### AVAILABLE DATA
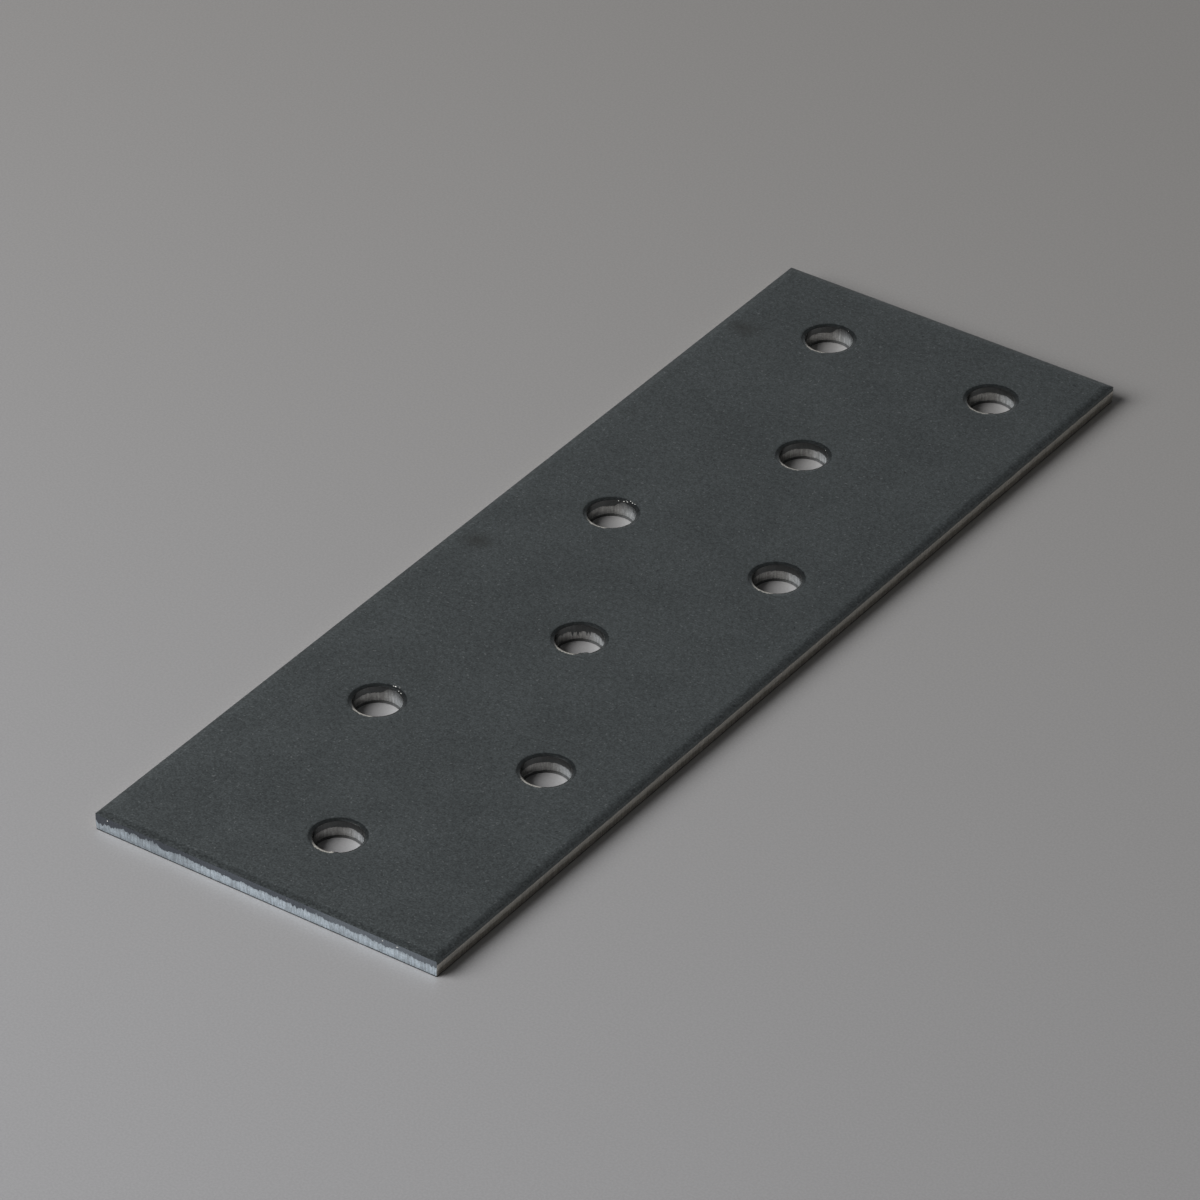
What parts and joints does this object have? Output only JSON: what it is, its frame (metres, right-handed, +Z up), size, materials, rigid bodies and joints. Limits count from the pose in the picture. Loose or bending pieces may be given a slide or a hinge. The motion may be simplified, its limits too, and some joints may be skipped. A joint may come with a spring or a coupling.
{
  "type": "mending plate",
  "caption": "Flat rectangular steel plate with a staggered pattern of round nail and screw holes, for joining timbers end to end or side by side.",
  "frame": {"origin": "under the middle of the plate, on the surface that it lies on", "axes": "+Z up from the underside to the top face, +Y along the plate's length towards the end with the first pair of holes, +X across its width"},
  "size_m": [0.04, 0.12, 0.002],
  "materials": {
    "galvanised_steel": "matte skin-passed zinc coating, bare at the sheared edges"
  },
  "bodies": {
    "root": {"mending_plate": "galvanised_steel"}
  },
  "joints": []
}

### EXERCISE AIM
Extract every line containing the string "frame" from the data above.

### ANSWER TO THIS EXERCISE
What parts and joints does this object have? Output only JSON: what it is, its frame (metres, right-handed, +Z up), size, materials, rigid bodies and joints. Limits count from the pose in the picture. Loose or bending pieces may be given a slide or a hinge. The motion may be simplified, its limits too, and some joints may be skipped. A joint may come with a spring or a coupling.
  "frame": {"origin": "under the middle of the plate, on the surface that it lies on", "axes": "+Z up from the underside to the top face, +Y along the plate's length towards the end with the first pair of holes, +X across its width"},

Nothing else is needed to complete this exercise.